Another new attraction for me to see this year with Erik was Beihai Park. It took a full afternoon to make our way through that – a park along a lake with an island you take a boat to, and a number of temples and little buildings with exhibits, pretty flowers, etc. Allow me share from beihaipark.com.cn their overview. "Beihai is a classical royal garden with the earliest construction, the most complete preservation and the deepest cultural deposits in the existing history of China. The formation and development of Beihai has gone through several dynasties of Jin, Yuan, Ming and Qing. It has carried the history and culture of China for nearly a thousand years, and has formed a gardening artistic style represented by the imperial garden.

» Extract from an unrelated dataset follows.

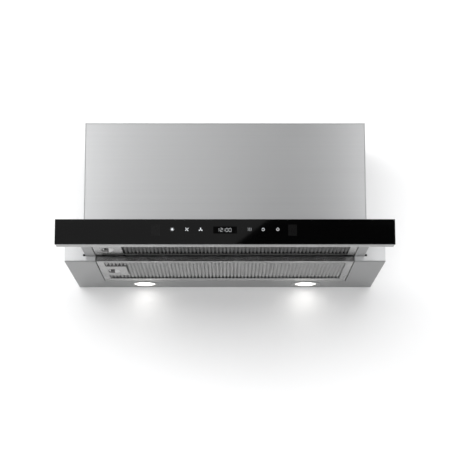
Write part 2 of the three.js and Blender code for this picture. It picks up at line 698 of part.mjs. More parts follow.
function slider() {
  const cover = block(
    [-SLIDER_HALF, SLIDER_HALF],
    [PANEL_BACK + GAP, SLIDER_COVER_REAR],
    [SLIDER_TOP, SLIDER_TOP + SHEET],
  );
  const rearBar = block(
    [-BAY_HALF + GAP, BAY_HALF - GAP],
    [SLIDER_COVER_REAR, SLIDER_COVER_REAR + 12],
    [SLIDER_FLOOR + FILTER_THICK + 1.6, SLIDER_TOP - GAP],
  );
  const pairs = [[-1, 'left'], [1, 'right']].flatMap(([side, hand]) => [
    piece(`slider_${hand}_side`, sliderSide(side), FINISH.brushedSteel),
    piece(`${hand}_inner_rail`, channel(side, INNER_RAIL), FINISH.zincPlate),
  ]);
  return group(
    [0, 0, 0],
    ...pairs,
    piece('slider_cover', cover, FINISH.brushedSteel),
    piece('slider_rear_bar', rearBar, FINISH.galvanised),
    frontPanel(),
    filter(FRONT_FILTER, SLIDER_FLOOR),
  );
}

// ---- The whole hood ----

const hood = group(
  [0, 0, -ORIGIN_HEIGHT],
  lowerBody(),
  lamp(-1, 'left'),
  lamp(1, 'right'),
  upperHousing(),
  blower(),
  outlet(),
  electrics(),
  slider(),
  filter(REAR_FILTER, 0),
);
hood.name = 'pull_out_range_hood';

export default hood;
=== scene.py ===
"""The looks of a pull-out range hood: its camera, its studio, its finishes and its fine pieces.

Lengths are millimetres measured from the underside of the hood (z), from the wall (y) and from
its middle (x), as TO_ROW turns them into the row frame, which is in metres.
"""

import math

import bmesh
import bpy
from mathutils import Matrix, Vector


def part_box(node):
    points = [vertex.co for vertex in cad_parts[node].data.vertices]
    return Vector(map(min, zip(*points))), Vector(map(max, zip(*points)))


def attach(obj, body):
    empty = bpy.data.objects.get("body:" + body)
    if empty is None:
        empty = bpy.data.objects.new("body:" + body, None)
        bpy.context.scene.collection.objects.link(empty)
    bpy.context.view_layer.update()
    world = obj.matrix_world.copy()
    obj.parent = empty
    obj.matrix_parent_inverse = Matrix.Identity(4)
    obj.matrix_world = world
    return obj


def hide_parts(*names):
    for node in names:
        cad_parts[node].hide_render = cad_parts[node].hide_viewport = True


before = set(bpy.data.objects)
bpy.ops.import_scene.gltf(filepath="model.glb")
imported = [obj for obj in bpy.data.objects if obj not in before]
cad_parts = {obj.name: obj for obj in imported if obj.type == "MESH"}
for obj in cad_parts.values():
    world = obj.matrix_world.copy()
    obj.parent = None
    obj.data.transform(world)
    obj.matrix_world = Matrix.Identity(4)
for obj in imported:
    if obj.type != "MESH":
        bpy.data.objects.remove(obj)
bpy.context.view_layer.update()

# ---- Driving dimensions ----

MM = 0.001  # in metres
ORIGIN_HEIGHT = 150  # of the row frame's origin above the underside
TO_ROW = Matrix.Translation((0, 0, -ORIGIN_HEIGHT * MM)) @ Matrix.Scale(MM, 4)
SIDES = ((-1, "left"), (1, "right"))


def span_of(node):
    """A CAD node's spans along x, y and z, in millimetres."""
    low, high = (TO_ROW.inverted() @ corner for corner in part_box(node))
    return [(low[axis], high[axis]) for axis in range(3)]


BASE_HALF = span_of("base_underside")[0][1]
BASE_TOP = span_of("base_top_plate")[2][1]
HOUSING_HALF = span_of("housing_right_panel")[0][1]
HOUSING_TOP = span_of("housing_top_panel")[2][1]


# ---- Camera ----

PHOTO_SIDE = 450  # pixels
FOCAL_PIXELS = 1406.2
CAMERA_PLACE = (1.3, -2852.3, -493.4)
CAMERA_PITCH = 10.143  # degrees above the horizon
CAMERA_SHIFT = (-0.0016, 0.12)  # shares of the picture's side
SENSOR = 36


def place_camera():
    """The camera fitted to the hood's corners in the photograph."""
    data = bpy.data.cameras.new("photo_camera")
    data.sensor_width = SENSOR
    data.lens = FOCAL_PIXELS / PHOTO_SIDE * SENSOR
    data.shift_x, data.shift_y = CAMERA_SHIFT
    camera = bpy.data.objects.new("photo_camera", data)
    camera.location = TO_ROW @ Vector(CAMERA_PLACE)
    camera.rotation_euler = (math.radians(90 + CAMERA_PITCH), 0, 0)
    bpy.context.scene.collection.objects.link(camera)
    bpy.context.scene.camera = camera


# ---- Node trees ----


class Tree:
    """A node tree, written as nested calls."""

    def __init__(self, owner, empty=True):
        owner.use_nodes = True
        self.tree = owner.node_tree
        if empty:
            self.tree.nodes.clear()

    def add(self, kind, settings=None, **inputs):
        """A new node. An input's name has _ for each space, and feed() takes its value."""
        node = self.tree.nodes.new("ShaderNode" + kind)
        for key, value in (settings or {}).items():
            setattr(node, key, value)
        for key, value in inputs.items():
            self.feed(node.inputs[key.replace("_", " ")], value)
        return node

    def feed(self, socket, value):
        """Links an input to a node or socket, or sets its value."""
        if isinstance(value, bpy.types.Node):
            value = next(out for out in value.outputs if out.enabled)
        if isinstance(value, bpy.types.NodeSocket):
            self.tree.links.new(value, socket)
        else:
            socket.default_value = value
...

It is a condensate of the garden culture and art of the past dynasties." According to the site, 1166 is the beginning of historical records in Beihai.

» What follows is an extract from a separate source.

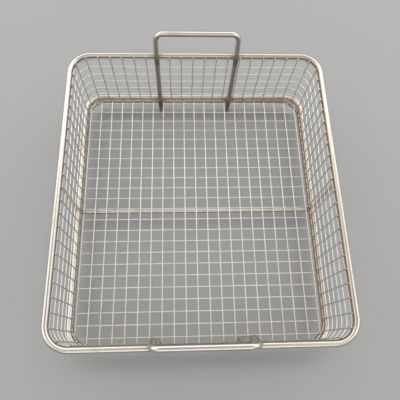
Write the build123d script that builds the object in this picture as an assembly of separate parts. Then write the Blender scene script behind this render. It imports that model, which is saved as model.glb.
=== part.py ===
"""Autoclave basket of welded stainless-steel rod and wire.

An open-topped rectangular basket with rounded corners. The wall is a band of welded
mesh: uprights on the inside, hoops on the outside. A heavy rim rod runs round the top
outside the uprights. At the bottom the floor mesh is held between an upper and a lower
ring. A bar crosses under the floor, and a strut stands on each side between the upper
ring and the rim. Two U-shaped handles stand inside the front and back walls. Their legs
run down past the floor and are the four feet of the basket.

Millimetres, +Z up. The origin is on the surface that the feet stand on, at the middle of
the basket. X runs along the handles, and +Y is the back.
"""
import os

from build123d import *

# Mesh of the floor and the wall
mesh_pitch = 12.7
mesh_wire = 1.2
wire_overrun = 1.5      # how far a wire's end runs past the middle of the rod that holds it
mesh_shift_x = -0.85    # the floor mesh sits a little off the middle of the rings
mesh_shift_y = 1.85

# Wall line: the face that the uprights and the rods share
wall_half_x = 130.5
wall_half_y = 145.4
wall_corner_radius = 18.0

# Rods
rim_rod = 6.0
ring_rod = 5.5
bar_rod = 5.0
strut_rod = 5.0
handle_rod = 5.5
lower_ring_extra_radius = 3.0   # the lower ring's corners are rounder than the upper's
cope_depth = 1.4                # how far a coped end reaches round the rod that it meets

# Heights
foot_height = 17.0      # from the feet's ends to the middle plane of the floor mesh
wall_height = 81.0      # from that plane to the middle of the rim
lowest_hoop_gap = 6.5   # clear gap between the upper ring and the lowest hoop

# Wall mesh
first_upright_x = -3.6  # an upright of the back wall, from which the others are spaced

# Handles
handle_half_width = 42.6
handle_rise = 32.0      # from the middle of the rim to the middle of the bow
handle_lean = 6.4
handle_lean_start = 6.0
handle_corner_radius = 7.5
handle_lean_radius = 20.0
leg_clearance = 0.2     # least gap between a mesh wire and a handle's leg beside it

mesh_z = foot_height
rim_z = mesh_z + wall_height
upper_ring_z = mesh_z + mesh_wire + ring_rod / 2
lower_ring_z = mesh_z - mesh_wire - ring_rod / 2
bar_z = mesh_z - mesh_wire - bar_rod / 2
bow_z = rim_z + handle_rise
leg_y = wall_half_y - handle_rod / 2
leg_inner_y = wall_half_y - handle_rod


def wall_outline(offset, z, extra_radius=0.0):
    """Rounded rectangle at height z, the given distance outside the wall line."""
    radius = wall_corner_radius + offset + extra_radius
    outline = RectangleRounded(2 * (wall_half_x + offset), 2 * (wall_half_y + offset), radius)
    return outline.wire().moved(Location((0, 0, z)))


def rod_along(path, diameter):
    """Round rod swept along a path."""
    return sweep((path ^ 0) * Circle(diameter / 2), path)


def straight_rod(start, end, diameter):
    """Round rod with flat ends between two points."""
    return rod_along(Line(start, end), diameter)


def rim():
    return rod_along(wall_outline(rim_rod / 2, rim_z), rim_rod)


def upper_ring():
    return rod_along(wall_outline(ring_rod / 2, upper_ring_z), ring_rod)


def lower_ring():
    return rod_along(wall_outline(ring_rod / 2, lower_ring_z, lower_ring_extra_radius), ring_rod)


def floor_bar():
    """Bar under the floor mesh, coped to the lower ring at both ends."""
    reach = wall_half_x + cope_depth
    bar = straight_rod((-reach, 0, bar_z), (reach, 0, bar_z), bar_rod)
    return bar - lower_ring()


def side_strut(side):
    """Strut outside the hoops, coped to the upper ring below and the rim above."""
    x = side * (wall_half_x + mesh_wire + strut_rod / 2)
    foot_z = upper_ring_z + ring_rod / 2 - cope_depth
    head_z = rim_z - rim_rod / 2 + cope_depth
    strut = straight_rod((x, 0, foot_z), (x, 0, head_z), strut_rod)
    return strut - upper_ring() - rim()


def handle(side):
    """U of rod: legs inside the wall down to the feet, and a bow that leans out over the rim."""
    left_side = [
        (-handle_half_width, side * leg_y, 0),
        (-handle_half_width, side * leg_y, rim_z + handle_lean_start),
        (-handle_half_width, side * (leg_y + handle_lean), bow_z),
    ]
    right_side = [(-x, y, z) for x, y, z in reversed(left_side)]
    radii = [handle_lean_radius, handle_corner_radius, handle_corner_radius, handle_lean_radius]
    return rod_along(FilletPolyline(*left_side, *right_side, radius=radii), handle_rod)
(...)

The tall structure rising above the trees is Yong'an Temple, known as the White Pagoda, built during the Qing Dynasty at the request of a Tibetan lama.
This section (below) of the park is called Xiaoxitian. The main building is Elysium, first pic below, the largest square pavilion-style palace building in China with a total area of 1,200 square meters and beam span of 13.5 meters.
Then we had another yummy, though huge, dinner in our hutong. My gosh, I think we've each gained a good five pounds. We've eaten just stupid amounts of astonishingly good food for weeks now! At this very moment, I can literally feel my belly straining at my waistband, struggling for freedom. "Free the blubber!" As a matter of fact, Chinese men have a particular fondness for walking around with their pants unbuttoned and/or unzipped. Also they like to hike up their shirts above the bulb of their stomachs. So I really would not be out of place freeing my blubber (except that it's only men doing this; most of the women are bean-pole thin). It's really a funny thing about the pants. I remember once in the village this year, we visited a family and then they wanted their picture taken with us, and Anrong was also going to take a family photo for them that he was going to print out and give them to frame. So the family all changed clothes into neat clean ones, and posed all nice, smiled, and the whole time the guy's zipper was wide open. No one but me seemed to notice. The old guy who built and ran the botanical garden in Yulin City also had his zipper completely undone, his shirt and underwear sticking out of the unzipped hole and everything.
Tomorrow it's off to the Ming Tombs. So far it's been a very satisfying third stay in Beijing.